LEADER OF THE FLEET

Turkey 2011 | TRANSPORT | INTERVIEW

TBY talks to Dominique Cardineau, CEO of Fleet Corp, on the leasing business, its overhaul of the sector, and market consolidation.

Dominique Cardineau
BIOGRAPHY
Dominique Cardineau has had a long career in leasing and financial services, working as the Business Development Director at LeasePlan Corporation for five years, before moving to McRae Consulting as a financial services consultant. In 2008 he became the CEO of Fleet Corp.

In June 2010, Fleet Corp announced a strategic partnership with Fleet Synergy. What has been the impact of this partnership?

In this business it is necessary to always work locally with local companies, as well as with multinationals. Most major fleet leasing companies try to work internationally, and fleet distribution is performed centrally. This is not only a way of reducing cost, but it is also the best way to gain information from each country in order to optimize the customer service approach. Therefore, our partnership with Fleet Synergy was natural. We are now a local business that is also a part of a multinational firm. If you are not a member of such a firm then it is possible to miss major deals—even local deals—with multinational companies.

What is Fleet Corp's position within the Turkish market?

We are now in fourth position. When I arrived at the company, it was in second place, and in order to reach number one I initiated a significant restructuring. We are now regaining our market share, and the target is to breach the top three by the end of 2012.

What is driving growth within the fleet leasing market in Turkey?
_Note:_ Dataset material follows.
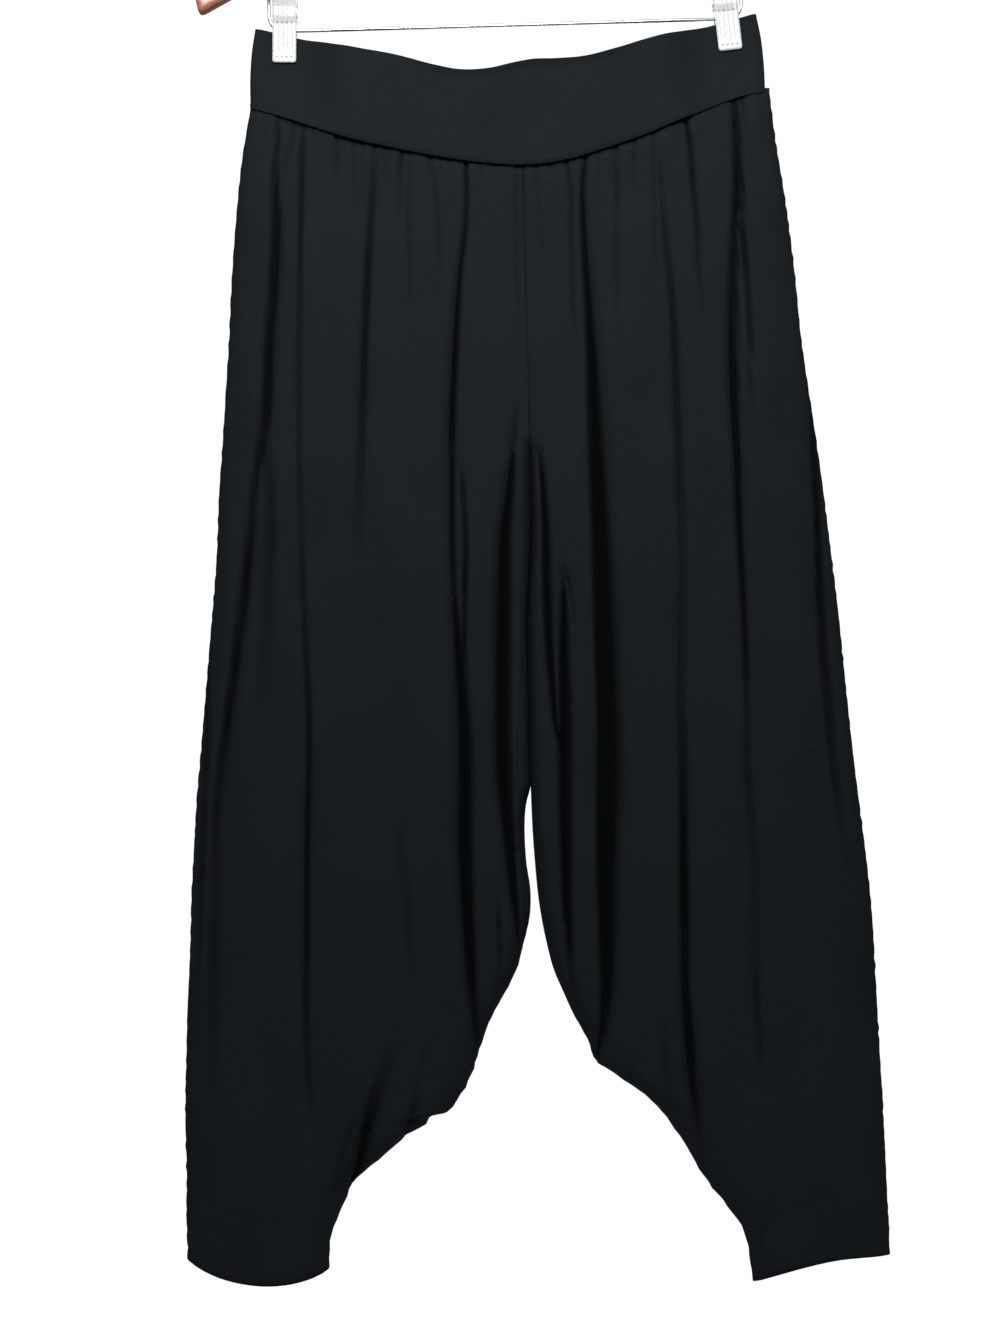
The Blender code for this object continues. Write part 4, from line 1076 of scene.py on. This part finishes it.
def hem_stitches(settings, leg, paint):
    """The hem's twin rows of stitching round one leg, sewn through the panels that are there already."""
    bm = bmesh.new()
    for face in FACES:
        grid = leg_panel(settings, leg, face)
        places = grid[:, :, :3]
        normals = outward(places, face)
        for line in (HEM_DEEP - TWIN_LINES, HEM_DEEP + TWIN_LINES):
            up = places[-1:, :, 2] - places[:, :, 2]
            count = np.arange(len(up))[::-1]
            found = np.array([np.interp(line, one[::-1], count) for one in up.T])
            low = np.floor(found).astype(int)
            high = np.minimum(low + 1, len(up) - 1)
            share = (found - low)[:, None]
            every = np.arange(up.shape[1])
            route = places[low, every] * (1 - share) + places[high, every] * share
            out_of = normals[low, every]
            long = np.concatenate([[0], np.cumsum(np.linalg.norm(np.diff(route, axis=0), axis=1))])
            pitch = settings.stitch / MM + STITCH_GAP
            for start in np.arange(2.0, long[-1] - 3.0, pitch):
                ends = [np.array([np.interp(s, long, route[:, k]) for k in range(3)])
                        for s in (start, start + settings.stitch / MM)]
                lift = np.array([np.interp(start, long, out_of[:, k]) for k in range(3)])
                add_stitch(bm, *(world(*(end + lift * 0.08)) for end in ends))
    return piece_from(bm, f"{leg}_hem_stitching", paint)


def add_stitch(bm, start, end):
    """One stitch: a short strand between two places, rounded at its ends."""
    made = bmesh.ops.create_uvsphere(bm, u_segments=6, v_segments=4, radius=0.5)
    along = end - start
    place = (
        Matrix.Translation((start + end) / 2)
        @ along.to_track_quat("Z", "Y").to_matrix().to_4x4()
        @ Matrix.Diagonal((STITCH_THICK * MM, STITCH_THICK * MM, along.length * 1.1, 1))
    )
    bmesh.ops.transform(bm, matrix=place, verts=made["verts"])


def hung(piece, node):
    """Hangs a piece of cloth on its body and hides the CAD node that it stands for."""
    part_of(piece, node)


def part_of(piece, node):
    """Hangs a piece on its body, and hides the CAD node that it stands for, if one is given."""
    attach(piece, "root")
    if node:
        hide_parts(node)


class HAREM_OT_waistband(bpy.types.Operator):
    """Make the front and the back of the waistband"""

    bl_idname = "harem.waistband"
    bl_label = "Waistband"

    def execute(self, context):
        settings = context.scene.harem_cloth
        for face in FACES:
            made, _ = cloth(f"waistband_{face}_knit", band_grid(settings, face), material(jersey, settings))
            add_modifier(made, "SOLIDIFY", thickness=settings.band_thickness, offset=-1)
            add_modifier(made, "BEVEL", width=BAND_EDGE * MM, segments=3, limit_method="ANGLE",
                         angle_limit=math.radians(60))
            hung(made, f"waistband_{face}")
        return {"FINISHED"}


class HAREM_OT_legs(bpy.types.Operator):
    """Make the front and back panels of both legs, with their creases, seams and hem stitching"""

    bl_idname = "harem.legs"
    bl_label = "Legs"

    def execute(self, context):
        settings = context.scene.harem_cloth
        paint = material(jersey, settings)
        for leg in SIDES:
            stitching = hem_stitches(settings, leg, material(thread, settings))
            part_of(stitching, None)
            for face in FACES:
                name = f"{leg}_leg_{face}"
                made, above_hem = cloth(f"{name}_knit", leg_panel(settings, leg, face), paint)
                turned_up = above_hem < HEM_DEEP + 1
                group = made.vertex_groups.new(name="hem")
                group.add(np.flatnonzero(turned_up).tolist(), 1.0, "REPLACE")
                group.add(np.flatnonzero(~turned_up).tolist(), 1 / HEM_LAYERS, "REPLACE")
                add_modifier(made, "SOLIDIFY", thickness=HEM_LAYERS * settings.thickness, offset=-1,
                             vertex_group=group.name)
                hung(made, name)
        return {"FINISHED"}


class HAREM_OT_clips(bpy.types.Operator):
    """Make the jaws and springs of the two clips"""

    bl_idname = "harem.clips"
    bl_label = "Clips"

    def execute(self, context):
        settings = context.scene.harem_hanger
        for leg in SIDES:
            mirror = -1 if leg == "right" else 1
            place = lean_clip(mirror, CLIP_LEAN[leg])
            for face in FACES:
                name = f"clip_{leg}_{face}_jaw"
                made = slab(f"{name}_moulding", *jaw_grids(face), material(clear_plastic, settings))
                made.data.transform(place)
                part_of(made, name)
            spring = wire(f"clip_{leg}_spring_coil", spring_route(-mirror, settings),
                          settings.spring_wire, material(plated_steel, settings), sides=2)
            spring.data.transform(place)
            part_of(spring, f"clip_{leg}_spring")
        return {"FINISHED"}


def jaw_grids(face):
    """The inner and the outer face of a clip's jaw: ribbed outside, with teeth at its tip."""
    sign = -1 if face == "front" else 1
    drops = np.linspace(JAW[0].drop, JAW[-1].drop, 150)
    inner_line = np.interp(drops, column(JAW, "drop")[::-1], column(JAW, "inner")[::-1])
    across = np.linspace(-1, 1, 56)
    inner, outer = [], []
    for drop, inside in zip(drops, inner_line):
        to_end = min(JAW[0].drop - drop, drop - JAW[-1].drop)
        half = JAW_WIDTH / 2 - JAW_CORNER * (1 - float(arc_height(np.array(to_end), JAW_CORNER)))
        x = half * across
        edge = 0.55 * (1 - ease(0, 1.0, np.minimum(half - np.abs(x), to_end)))
        ribbed = ease(4, 12, JAW[0].drop - drop) * ease(0, 2, half - np.abs(x))
        ribs = RIB_HEIGHT * np.cos(2 * math.pi * x / RIB_PITCH) * ribbed
        teeth = sum(np.exp(-((x - k) ** 2 + (drop - JAW[0].drop + 3.4) ** 2) / 0.5) for k in TEETH)
        studs = sum(np.exp(-((x - k) ** 2 + (drop + 6.0) ** 2) / 0.6) for k in STUDS)
        thick = JAW_THICK - edge + ribs - 1.0 * teeth - 1.1 * studs
        near = sign * (JAW_INNER + inside + 0.5 * edge)
        far = sign * (JAW_INNER + inside + thick)
        inner.append([world(a, b, drop) for a, b in zip(x, np.broadcast_to(near, x.shape))])
        outer.append([world(a, b, drop) for a, b in zip(x, far)])
    return np.array(inner), np.array(outer)


def spring_route(inward, settings):
    """A clip's spring: a close coil across the clip above the bar, its end turned into a loop at the
    clip's inner side."""
    turns = int(SPRING_LENGTH * MM / (settings.spring_wire * 1.08))
    radius = SPRING_RADIUS - settings.spring_wire / MM / 2
    route = []
    for k in range(turns * COIL_STEPS + 1):
        angle = 2 * math.pi * k / COIL_STEPS
        x = inward * SPRING_LENGTH * (k / (turns * COIL_STEPS) - 0.5)
        route.append(world(x, radius * math.sin(angle), SPRING_DROP + radius * math.cos(angle)))
    for k in range(1, 15):
        angle = math.pi * (k / 14 - 0.5)
        x = inward * (SPRING_LENGTH / 2 + 0.8 + 2.4 * math.cos(angle))
        route.append(world(x, 0, SPRING_DROP + 3.0 * math.sin(-angle)))
    return route


class HAREM_OT_hanger(bpy.types.Operator):
    """Make the hanger's wooden body, its hook and the bar that the clips slide on"""

    bl_idname = "harem.hanger"
    bl_label = "Hanger"

    def execute(self, context):
        settings = context.scene.harem_hanger
        body = wooden_body(settings)
        part_of(body, "hanger_wood")
        steel = material(plated_steel, settings)
        hook = wire("hanger_hook_wire", hook_route(settings), settings.hook_wire, steel)
        part_of(hook, "hanger_hook")
        bar = wire("hanger_bar_wire", bar_route(), settings.bar_wire, steel)
        part_of(bar, "hanger_bar")
        return {"FINISHED"}


def wooden_body(settings):
    """The hanger's bowed wooden body, its long edges rounded and its tips cut square to the arms."""
    columns, rows = 91, 5
    bm = bmesh.new()
    bmesh.ops.create_grid(bm, x_segments=columns - 1, y_segments=rows - 1, size=1)
    for vert in bm.verts:
        x = vert.co.x * ARM[-1].x
        share = -vert.co.y / 2
        cut = TIP_CUT * share * float(ease(0.8, 1.0, abs(vert.co.x)))
        rise = -arm(x, "lift") + arm(x, "height") * share
        vert.co = world(x - math.copysign(max(cut, -TIP_CUT), x), 0, rise)
    made = piece_from(bm, "hanger_wood_body", material(varnished_wood, settings))
    add_modifier(made, "SOLIDIFY", thickness=WOOD_THICK * MM, offset=0)
    add_modifier(made, "BEVEL", width=settings.edge, segments=5, limit_method="ANGLE",
                 angle_limit=math.radians(50))
    return made


def hook_route(settings):
    """The hook: a stem that sways out to one side and turns over the crown to its tip."""
    inner = settings.hook_radius / MM
    centre_drop = -BAR_DROP + inner
    foot = world(0, 0, -arm(0, "lift") - arm(0, "height") / 2 - SEAM_GAP)
    loop = turn(0, centre_drop, inner + settings.hook_wire / MM / 2, -38, 196, 90)
    along = (loop[1] - loop[0]).normalized()
    stem_top = foot + Vector((0, 0, 16 * MM))
    handles = (stem_top, stem_top + Vector((0, 0, 20 * MM)), loop[0] - along * 16 * MM, loop[0])
    sway = []
    for k in range(30):
        t = k / 30
        weights = ((1 - t) ** 3, 3 * t * (1 - t) ** 2, 3 * t * t * (1 - t), t**3)
        sway.append(sum((p * w for p, w in zip(handles, weights)), Vector()))
    return [foot] + sway + loop


def bar_route():
    """The bar, its ends bent up into the wood."""
    bend_x = BAR_END_X - BAR_BEND
    bend_drop = -BAR_LIFT - BAR_BEND
    into_wood = -arm(BAR_END_X, "lift") + arm(BAR_END_X, "height") / 2 + SEAM_GAP * 3
    return ([world(-BAR_END_X, 0, into_wood)] + turn(-bend_x, bend_drop, BAR_BEND, 180, 270, 16)
            + turn(bend_x, bend_drop, BAR_BEND, -90, 0, 16) + [world(BAR_END_X, 0, into_wood)])


class HAREM_OT_stage(bpy.types.Operator):
    """Make the floor, the studio's lights and the camera"""

    bl_idname = "harem.stage"
    bl_label = "Stage"

    def execute(self, context):
        settings = context.scene.harem_stage
        scene = context.scene
        scene.view_settings.view_transform = "Standard"
        surroundings = bpy.data.worlds.new("studio")
        surroundings.use_nodes = True
        tree = surroundings.node_tree
        tree.nodes.clear()
        ray = add_node(tree, "LightPath")
        seen = add_node(tree, "Math", operation="MULTIPLY_ADD", inputs={
            0: ray.outputs["Is Camera Ray"], 1: BACKDROP - settings.sky, 2: settings.sky})
        sky = add_node(tree, "Background", {"Color": (1, 1, 1, 1), "Strength": seen.outputs["Value"]})
        add_node(tree, "OutputWorld", {"Surface": sky.outputs["Background"]})
        scene.world = surroundings
        bm = bmesh.new()
        bmesh.ops.create_circle(bm, cap_ends=True, segments=96, radius=FLOOR_RADIUS)
        bmesh.ops.translate(bm, verts=bm.verts, vec=(0, 0, FLOOR_Z))
        mesh = bpy.data.meshes.new("floor")
        bm.to_mesh(mesh)
        bm.free()
        add_piece("floor", mesh, material(floor_paint, settings))
        for lamp in LAMPS:
            light = bpy.data.lights.new(lamp.name, "AREA")
            light.shape = "DISK"
            light.size = lamp.size
            light.energy = lamp.power
            made = add_object(lamp.name, light)
            made.location = lamp.place
            made.rotation_euler = (Vector(AIM) - Vector(lamp.place)).to_track_quat("-Z", "Y").to_euler()
        camera = bpy.data.cameras.new("camera")
        camera.lens = settings.lens
        distance = settings.view_height * settings.lens / camera.sensor_width
        made = add_object("camera", camera)
        made.matrix_world = (
            Matrix.Translation((AIM[0], AIM[1] - distance, AIM[2]))
            @ Matrix.Rotation(math.pi / 2, 4, "X")
            @ Matrix.Rotation(settings.roll, 4, "Z")
        )
        scene.camera = made
        return {"FINISHED"}


class HAREM_PT_panel(bpy.types.Panel):
    """Lists the steps that make the pants, their hanger and the stage"""

    bl_label = "Harem pants"
    bl_idname = "HAREM_PT_panel"
    bl_space_type = "VIEW_3D"
    bl_region_type = "UI"
    bl_category = "Harem pants"

    def draw(self, context):
        for step in STEPS:
            self.layout.operator(step.bl_idname)


STEPS = (HAREM_OT_stage, HAREM_OT_waistband, HAREM_OT_legs, HAREM_OT_clips, HAREM_OT_hanger)
GROUPS = {"harem_cloth": ClothSettings, "harem_hanger": HangerSettings, "harem_stage": StageSettings}


def register():
    for kind in (*GROUPS.values(), *STEPS, HAREM_PT_panel):
        bpy.utils.register_class(kind)
    for name, kind in GROUPS.items():
        setattr(bpy.types.Scene, name, PointerProperty(type=kind))


def unregister():
    for name in GROUPS:
        delattr(bpy.types.Scene, name)
    for kind in (HAREM_PT_panel, *reversed(STEPS), *reversed(GROUPS.values())):
        bpy.utils.unregister_class(kind)


def main():
    register()
    for step in STEPS:
        group, name = step.bl_idname.split(".")
        getattr(getattr(bpy.ops, group), name)()


if __name__ == "__main__":
    main()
Turkey is an emerging market. When I arrived at the end of 2007, after already having gained much international experience, I discovered that the business model here was badly structured. We reorganized the company and pushed the market to international standards. In fact, looking at the market today, it is easy to compare the market to Spain 15 years ago. Today, the total company car market includes around 500,000-600,000 cars, excluding the public sector. This market is set to grow in the future as the economy is growing, and we expect this figure to move to 1.5 million in 10 years. Out of the total current fleet, around 120,000 of those cars are currently in operation. This means that there is a huge potential, as the market is still driven by outright purchase. It is our job as an international company to educate the market and explain to companies that it is better for their operations to lease cars than to use their money to finance their cars. This allows them to inject money into their core businesses. The pace of growth is slow, as we are still getting the basics in order and waiting for local companies to catch up. The market is definitely improving, especially compared to three years ago. Contracts are more structured now and customer management is better developed, whereas before contracts were unstructured and the sector was focused on price.

In that context, do you see an increase in international or domestic competition?

Turkey is already very competitive, and there are too many small, local players that we know by experience keep us from growing for financial reasons. We are not in the car business. We are a financial institution. Smaller players are simply car dealers, but that is not the right way to go about things. In that respect, there will be consolidation in the market I believe, as is normal in markets around the world. When I arrived three years ago there were more players in the sector than there are today. In 10 years we forecast four to five major international players, and a couple of strong local players.

What challenges can you identify specific to the Turkish market in the leasing business?

The business model was wrong, and this was, and to some extent still is, the main challenge. There are other challenges. It is very difficult to manage an all-inclusive business model due to problems in insurance, such as accidents and so on. This makes an all-inclusive business too expensive. In that regard, we have to define certain rules as to the usage of the cars in order to reduce risk over the duration of the contract.

What is the makeup of your client base in Turkey?

We have multinational companies as well as big local companies as clients. Now, we are starting to gain market share amongst SMEs, as this sector has traditionally not understood the benefits of leasing. The big local companies have switched to leasing to a good extent, and in the future SMEs are going to be the main source of growth.

What level of government support have you seen for the leasing sector in Turkey?

The government has started to support the financial industry, but as operational leasing is relatively new in Turkey it has not received the government support it needs. The market isn't regulated enough, and on top of this the government has taken some decisions on light commercial vehicles, meaning it is difficult for us to lease that kind of vehicle. This is the wrong decision as operational leasing is beneficial for the environment as we replace our vehicles every three years, meaning our cars have the latest anti-pollution technology. Better technology also means fewer accidents, and this is also an area the government should be concerned about. We are willing to assist the government to regulate the industry, and this would benefit all parties. On the accidents side, the situation is improving. Driver safety is a part of our policy, and we advise customers on measures to reduce the chance of accidents.

What is your outlook for the Turkish economy and what will this mean for Fleet Corp?

Our business is linked to the growth of the economy. The more the economy grows, the more we will grow. Looking at the car market in the last three years, growth has been superb. In 2010 a record was set for new car sales in Turkey. This is going to be beneficial for us. Our plan is to continue growing profitably.